## Short exercise
Among the lines of these entries, how many hold the word "that"? State only the number.

══ Provided information

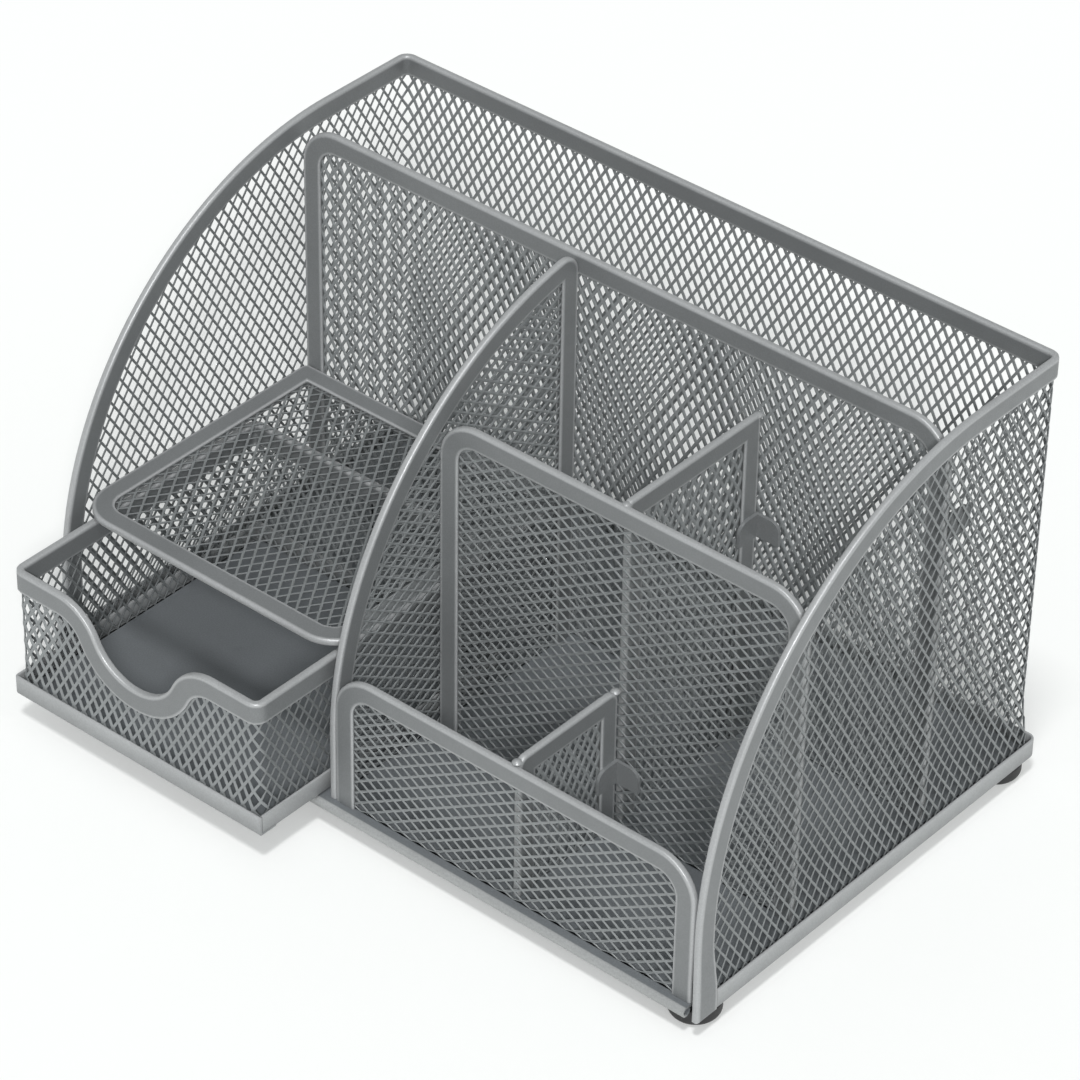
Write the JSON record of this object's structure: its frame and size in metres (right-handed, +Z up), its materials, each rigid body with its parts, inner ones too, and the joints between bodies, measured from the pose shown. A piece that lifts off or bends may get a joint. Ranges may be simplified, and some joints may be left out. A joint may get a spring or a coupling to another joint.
{
  "type": "pen stand with drawer",
  "caption": "Free-standing desk stand of grey metal mesh with curved sides: a letter slot at the back, stepped pen compartments, a shelf and a small drawer below it.",
  "frame": {"origin": "on the desk, under the middle of the stand's outer box with the drawer 24 mm open", "axes": "+Z up, +X to the right seen from the front, the drawer opens towards -Y"},
  "size_m": [0.2234, 0.1634, 0.1326],
  "materials": {
    "mesh_paint": "satin silver-grey powder coat on expanded metal",
    "strip_paint": "satin silver-grey powder coat",
    "sheet_paint": "satin silver-grey powder coat",
    "foot_rubber": "matt black"
  },
  "bodies": {
    "case": {"left_wall_mesh": "mesh_paint", "right_wall_mesh": "mesh_paint", "back_wall_mesh": "mesh_paint", "rear_divider_mesh": "mesh_paint", "partition_mesh": "mesh_paint", "second_divider_mesh": "mesh_paint", "front_panel_mesh": "mesh_paint", "rear_small_divider_mesh": "mesh_paint", "front_small_divider_mesh": "mesh_paint", "shelf_mesh": "mesh_paint", "left_side_frame": "strip_paint", "right_side_frame": "strip_paint", "back_top_rail": "strip_paint", "base_rim": "strip_paint", "rear_divider_frame": "strip_paint", "partition_frame": "strip_paint", "second_divider_frame": "strip_paint", "front_panel_frame": "strip_paint", "rear_small_divider_frame": "strip_paint", "front_small_divider_frame": "strip_paint", "shelf_frame": "strip_paint", "angle_tabs": "strip_paint", "floor_plate": "sheet_paint", "rubber_feet": "foot_rubber"},
    "drawer": {"drawer_front_mesh": "mesh_paint", "drawer_back_mesh": "mesh_paint", "drawer_left_mesh": "mesh_paint", "drawer_right_mesh": "mesh_paint", "drawer_top_rim": "strip_paint", "drawer_bottom_rim": "strip_paint", "drawer_floor": "sheet_paint"}
  },
  "joints": [
    {"name": "drawer_slide", "type": "slide", "parent": "case", "child": "drawer", "axis": [0, -1, 0], "range_m": [-0.024, 0.046]}
  ]
}
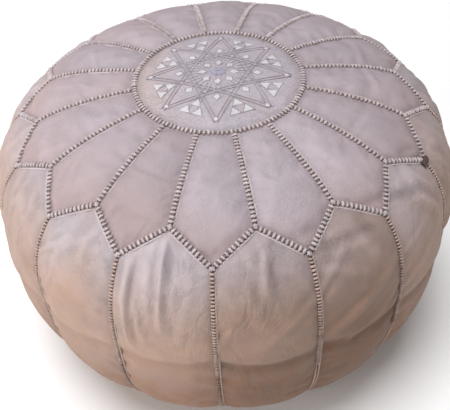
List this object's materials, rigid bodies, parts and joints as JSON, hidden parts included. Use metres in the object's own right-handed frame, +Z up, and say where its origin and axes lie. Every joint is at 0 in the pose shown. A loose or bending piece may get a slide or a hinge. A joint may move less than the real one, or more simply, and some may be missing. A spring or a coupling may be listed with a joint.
{
  "type": "leather pouf",
  "caption": "Round stuffed leather pouf with an embroidered medallion, petal-shaped top pieces, laced raised seams, side panels and a zipped base; a low seat or footstool.",
  "frame": {"origin": "on the floor, under the centre of the flat base", "axes": "+Z up through the middle of the medallion, front petal towards -Y, zip along Y under the base"},
  "size_m": [0.5444, 0.5444, 0.3649],
  "materials": {
    "top_leather": "satin",
    "side_leather": "satin",
    "medallion_leather": "satin",
    "white_leather": "satin",
    "lavender_thread": "satin",
    "pale_thread": "satin",
    "dark_thread": "satin",
    "side_seam_leather": "satin",
    "base_leather": "matte",
    "zip_cloth": "matte",
    "zip_resin": "satin",
    "zip_metal": "satin",
    "cotton_filling": "matte"
  },
  "bodies": {
    "cover": {"top_petal_01": "top_leather", "top_petal_02": "top_leather", "top_petal_03": "top_leather", "top_petal_04": "top_leather", "top_petal_05": "top_leather", "top_petal_06": "top_leather", "top_petal_07": "top_leather", "top_petal_08": "top_leather", "top_petal_09": "top_leather", "top_petal_10": "top_leather", "top_petal_11": "top_leather", "top_petal_12": "top_leather", "top_petal_13": "top_leather", "top_petal_14": "top_leather", "top_petal_15": "top_leather", "top_petal_16": "top_leather", "side_panel_01": "side_leather", "side_panel_02": "side_leather", "side_panel_03": "side_leather", "side_panel_04": "side_leather", "side_panel_05": "side_leather", "side_panel_06": "side_leather", "side_panel_07": "side_leather", "side_panel_08": "side_leather", "side_panel_09": "side_leather", "side_panel_10": "side_leather", "side_panel_11": "side_leather", "side_panel_12": "side_leather", "side_panel_13": "side_leather", "side_panel_14": "side_leather", "side_panel_15": "side_leather", "side_panel_16": "side_leather", "medallion_disc": "medallion_leather", "medallion_inlays": "white_leather", "medallion_embroidery": "lavender_thread", "medallion_ring_seam": "pale_thread", "radial_seams": "pale_thread", "zigzag_seams": "pale_thread", "seam_knots": "dark_thread", "side_seams": "side_seam_leather", "base_half_left": "base_leather", "base_half_right": "base_leather", "base_ring_seam": "dark_thread", "zip_tape_left": "zip_cloth", "zip_tape_right": "zip_cloth", "zip_teeth_left": "zip_resin", "zip_teeth_right": "zip_resin", "zip_top_stops": "zip_metal", "zip_bottom_stop": "zip_metal", "stuffing": "cotton_filling"},
    "zip_slider": {"zip_slider": "zip_metal"},
    "zip_pull": {"zip_pull": "zip_metal"}
  },
  "joints": [
    {"name": "zip_slide", "type": "slide", "parent": "cover", "child": "zip_slider", "axis": [0, -1, 0], "range_m": [0, 0.174]},
    {"name": "pull_swing", "type": "hinge", "parent": "zip_slider", "child": "zip_pull", "pos_m": [0, 0.087, 0.00255], "axis": [1, 0, 0], "range_deg": [0, 180]}
  ]
}
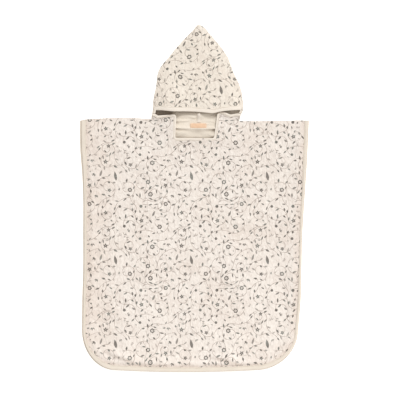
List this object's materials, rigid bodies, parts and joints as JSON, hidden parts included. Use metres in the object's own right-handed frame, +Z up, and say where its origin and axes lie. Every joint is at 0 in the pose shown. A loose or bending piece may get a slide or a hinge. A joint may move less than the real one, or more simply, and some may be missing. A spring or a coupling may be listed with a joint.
{
  "type": "hooded bath poncho",
  "caption": "Child's hooded bath poncho in printed muslin towelling with taped edges, laid out flat with its front up and its pointed hood above the neck notch.",
  "frame": {"origin": "centre of the laid-out garment's outline, on the surface it lies on", "axes": "+Y from the hem to the hood's point, +X towards the wearer's left, +Z up off the surface, out of the printed front"},
  "size_m": [0.5735, 0.87, 0.0245],
  "materials": {
    "printed_cloth": "cream cotton muslin with a small grey-green vine print outside and plain towelling inside, matt, softly crinkled",
    "plain_tape": "plain cream cotton muslin tape, folded and topstitched",
    "woven_label": "plain peach woven label, faint satin sheen"
  },
  "bodies": {
    "root": {"back_panel": "printed_cloth", "front_panel": "printed_cloth", "hood": "printed_cloth", "back_edge_tape": "plain_tape", "front_edge_tape": "plain_tape", "neck_tape": "plain_tape", "brim_tape": "plain_tape", "hood_seam_tape": "plain_tape", "neck_label": "woven_label"}
  },
  "joints": []
}
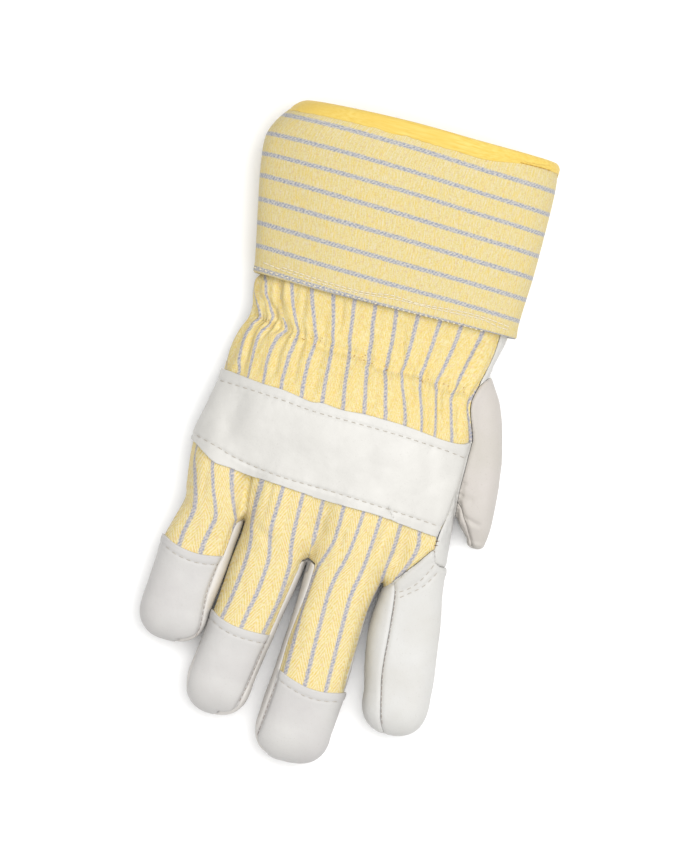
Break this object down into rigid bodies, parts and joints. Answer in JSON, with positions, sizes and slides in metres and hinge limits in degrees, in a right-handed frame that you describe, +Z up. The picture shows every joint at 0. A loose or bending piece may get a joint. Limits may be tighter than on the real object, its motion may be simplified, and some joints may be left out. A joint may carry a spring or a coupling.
{
  "type": "rigger glove",
  "caption": "Right-hand rigger glove, palm down: striped cotton back and cuff with a yellow binding, leather palm, knuckle strap, fingertips, index finger and thumb.",
  "frame": {"origin": "middle of the footprint's box, on the surface that the glove lies on", "axes": "+Y from the fingertips towards the cuff, +X towards the thumb side, +Z up, out of the back of the hand"},
  "size_m": [0.1356, 0.2726, 0.051],
  "materials": {
    "canvas": "matt heathered canvas with grey stripes",
    "binding_tape": "matt woven tape",
    "cotton": "matt striped twill",
    "leather": "soft pale grain leather"
  },
  "bodies": {
    "root": {"cuff": "canvas", "cuff_binding": "binding_tape", "back_cloth": "cotton", "knuckle_strap": "leather", "little_tip": "leather", "ring_tip": "leather", "middle_tip": "leather", "index_back": "leather", "palm": "leather", "little_front": "leather", "ring_front": "leather", "middle_front": "leather", "index_front": "leather", "thumb_outer": "leather", "thumb_inner": "leather"}
  },
  "joints": []
}
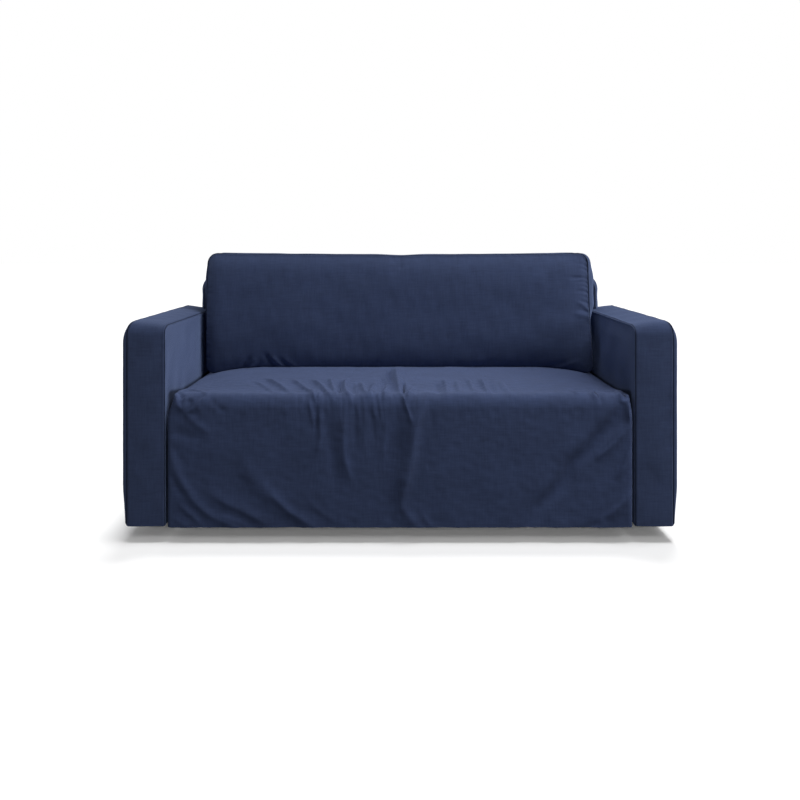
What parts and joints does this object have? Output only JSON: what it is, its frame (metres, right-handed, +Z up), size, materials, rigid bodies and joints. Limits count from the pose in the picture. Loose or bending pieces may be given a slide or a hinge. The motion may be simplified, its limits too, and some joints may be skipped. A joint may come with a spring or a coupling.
{
  "type": "sofa slipcover",
  "caption": "Fitted cloth slipcover for a compact box-arm sofa, loose over the seat and down to the hem, with a boxed cover for its back cushion.",
  "frame": {"origin": "middle of the underside of the cloth over the top of the sofa's back, where the sofa carries the cover", "axes": "+X to the right as seen from the front, +Y to the rear, +Z up; the front drop faces -Y"},
  "size_m": [1.661, 0.8903, 0.8117],
  "materials": {
    "cover_cloth": "matt navy plain weave with a slubbed linen look"
  },
  "bodies": {
    "root": {"arm_inside_left": "cover_cloth", "arm_inside_right": "cover_cloth", "arm_outside_left": "cover_cloth", "arm_outside_right": "cover_cloth", "arm_strip_left": "cover_cloth", "arm_strip_right": "cover_cloth", "back_inside": "cover_cloth", "back_outside": "cover_cloth", "back_strip": "cover_cloth", "cushion_back": "cover_cloth", "cushion_front": "cover_cloth", "cushion_strip": "cover_cloth", "seat_sheet": "cover_cloth"}
  },
  "joints": []
}
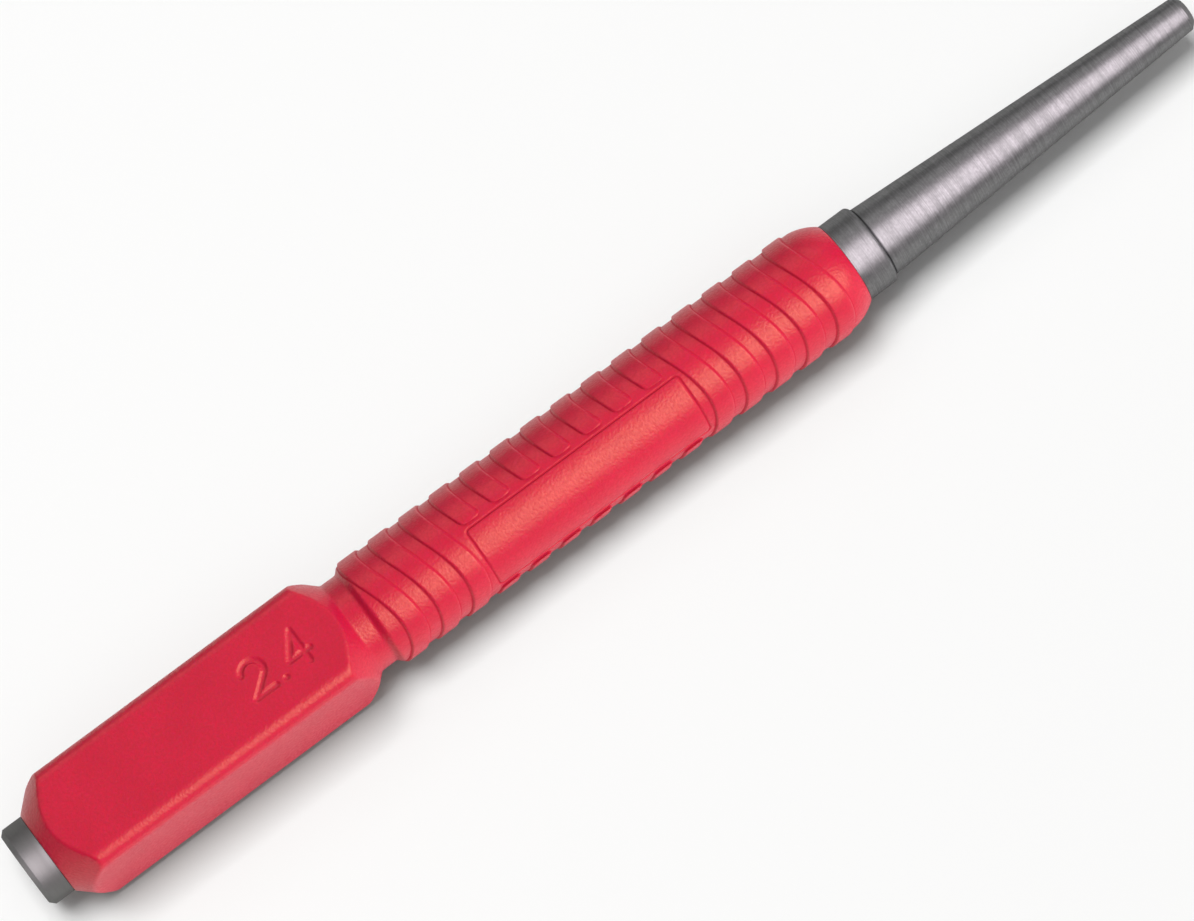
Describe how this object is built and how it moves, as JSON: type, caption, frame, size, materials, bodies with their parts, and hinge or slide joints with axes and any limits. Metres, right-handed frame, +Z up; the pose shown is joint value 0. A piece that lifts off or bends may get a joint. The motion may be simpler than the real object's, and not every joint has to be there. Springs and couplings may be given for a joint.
{
  "type": "nail setter",
  "caption": "Nail setter: a turned, tapered steel punch with a cupped tip, in a moulded vinyl grip with a square anti-roll block, a neck, arched ribs and a plain panel.",
  "frame": {"origin": "under the middle of the tool's length, on the surface it lies on, with one flat of the square block down", "axes": "+X along the tool towards the tip, +Z up, +Y towards the tool's far side in the picture"},
  "size_m": [0.127, 0.0106, 0.0106],
  "materials": {
    "steel": "turned and polished lengthwise, with a dark oiled look",
    "vinyl": "soft matte red vinyl with a fine moulded grain"
  },
  "bodies": {
    "root": {"steel_punch": "steel", "grip_sleeve": "vinyl"}
  },
  "joints": []
}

════

## Solution to this exercise
4